Some of Friedman's critics like to claim that he believed that the free market could do no wrong. This is a horrid mischaracterization of Friedman's views. He actually admits several times in this book that free markets are not perfect, and there are definitely areas in which a free market solution will not be optimal and so require some degree of government intervention.

It's not so much that the free market can do no wrong, as it is that the alternatives that have been tried throughout history have consistently failed to achieve the results they were intended to have. Multiple examples from world history demonstrate that of all the economic strategies that have been applied, the ones which resulted in the greatest success and prosperity were those which interfered least with the operation of a free market.

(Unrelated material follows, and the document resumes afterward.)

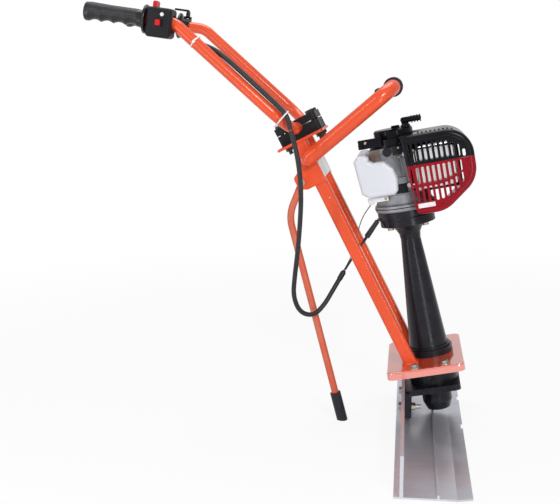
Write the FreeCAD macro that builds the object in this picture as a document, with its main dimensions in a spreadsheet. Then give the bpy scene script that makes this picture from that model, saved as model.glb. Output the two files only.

This is in part because, unlike centralized control, a free market system has built-in feedback mechanisms that help correct problems. Yes, problems can occur under a free market. But left to its own devices, with only minimal interference in a few key spots, a free market can recover from temporary downturns much more readily than can any centrally controlled solution.

All in all, this book is a must read for anyone who is curious about the economic principles behind the libertarian movement. It might even change your mind.